**EXERCISE DETAILS**
Return exactly and only these lines: the first of the listing through the one containing "of the solids.".

-.-.-

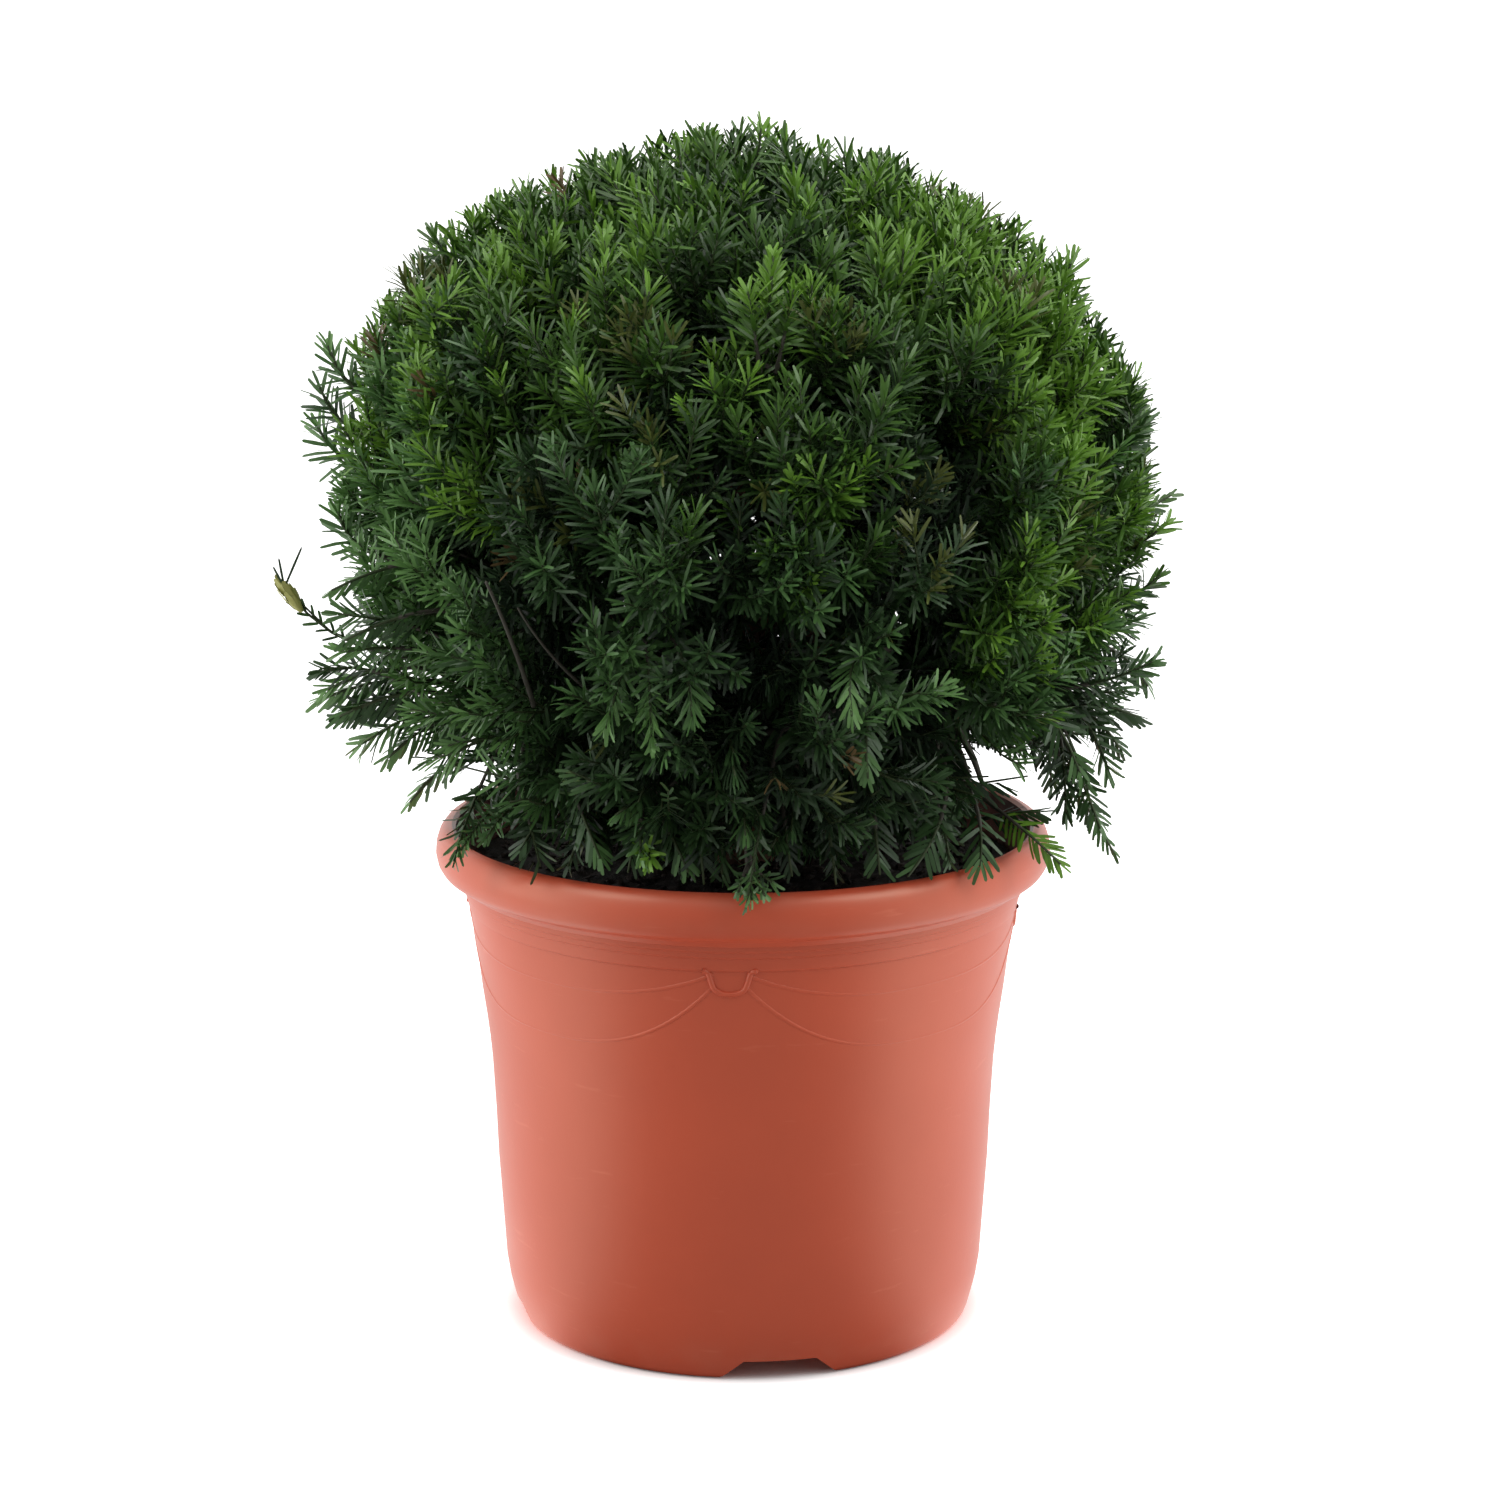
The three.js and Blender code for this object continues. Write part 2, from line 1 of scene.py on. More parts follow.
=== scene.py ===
"""Potted yew ball: the visual model, in metres and in the frame of the solids.

A yew clipped to a ball stands in its round, terracotta-coloured growing pot. Each foliage mass of
the frame is replaced by branches, branchlets, shoots and needles that grow on from its stem by the
rule of the solids, carried to finer shoots within the same reach.
"""

import logging
import math
from dataclasses import dataclass, field, replace
from enum import Enum

import bpy
import numpy as np
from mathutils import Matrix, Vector


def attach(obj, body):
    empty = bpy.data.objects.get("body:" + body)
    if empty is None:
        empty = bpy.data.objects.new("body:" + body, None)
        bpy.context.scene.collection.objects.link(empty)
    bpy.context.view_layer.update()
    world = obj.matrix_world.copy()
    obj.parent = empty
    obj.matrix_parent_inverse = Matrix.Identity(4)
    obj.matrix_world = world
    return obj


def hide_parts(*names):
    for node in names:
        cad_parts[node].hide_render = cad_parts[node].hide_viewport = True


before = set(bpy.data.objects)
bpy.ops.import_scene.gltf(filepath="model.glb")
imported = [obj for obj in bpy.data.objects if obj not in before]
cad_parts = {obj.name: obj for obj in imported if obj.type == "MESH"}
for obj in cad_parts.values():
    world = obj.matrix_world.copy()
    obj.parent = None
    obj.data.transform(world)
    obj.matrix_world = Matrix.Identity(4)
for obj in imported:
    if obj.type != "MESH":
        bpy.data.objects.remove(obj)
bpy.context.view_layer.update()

Array = np.ndarray
Random = np.random.Generator
Pair = tuple[float, float]
Point = tuple[float, float, float]
Triple = tuple[float, float, float]
Colour = tuple[int, int, int]
Corners = tuple[int, int, int]
Socket = bpy.types.NodeSocket
Tree = bpy.types.NodeTree
Material = bpy.types.Material
LOG = logging.getLogger("potted_yew")
MM = 0.001
TURN = 2 * math.pi
ROOT = "root"
WORD = 0xFFFFFFFF
UP = np.array([0.0, 0.0, 1.0])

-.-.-

**THE OUTPUT**
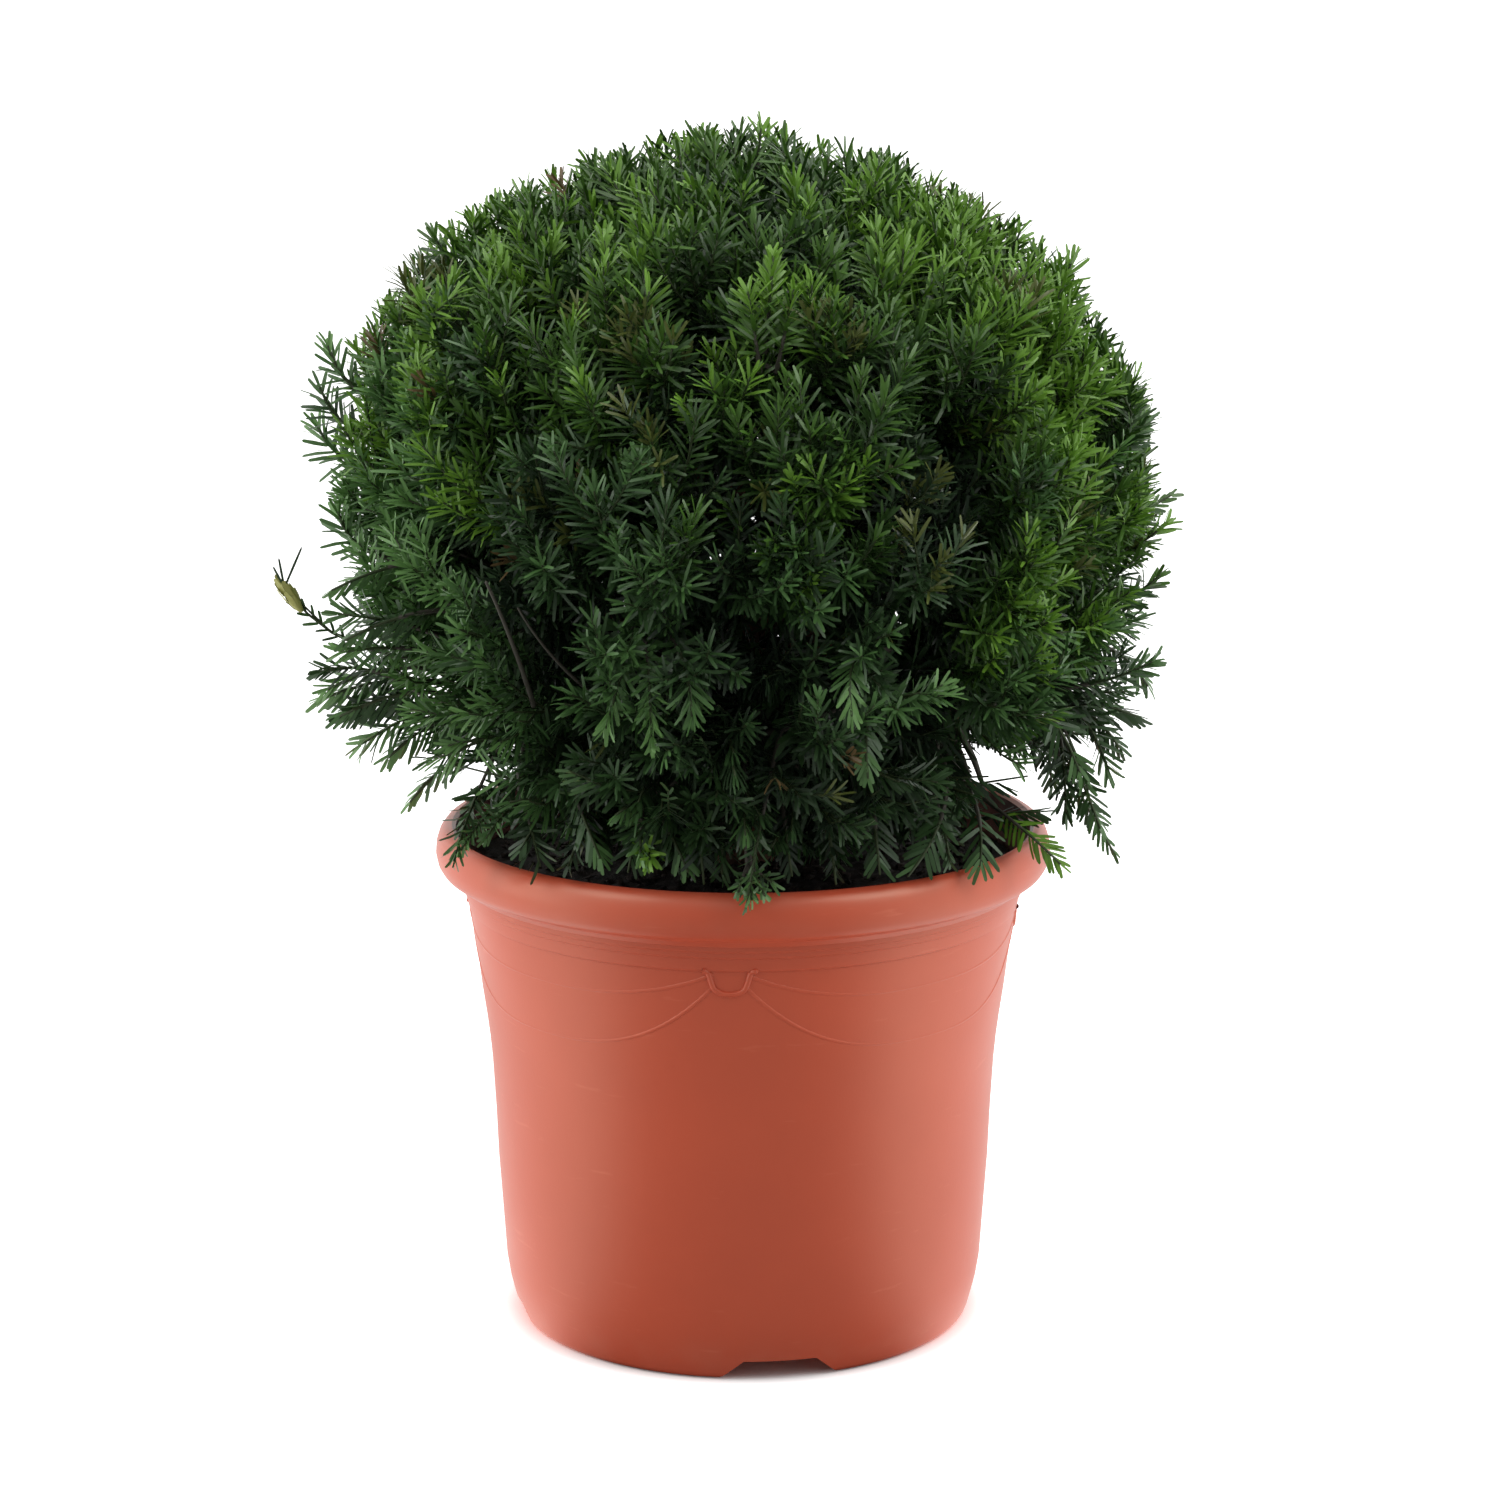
The three.js and Blender code for this object continues. Write part 2, from line 1 of scene.py on. More parts follow.
=== scene.py ===
"""Potted yew ball: the visual model, in metres and in the frame of the solids.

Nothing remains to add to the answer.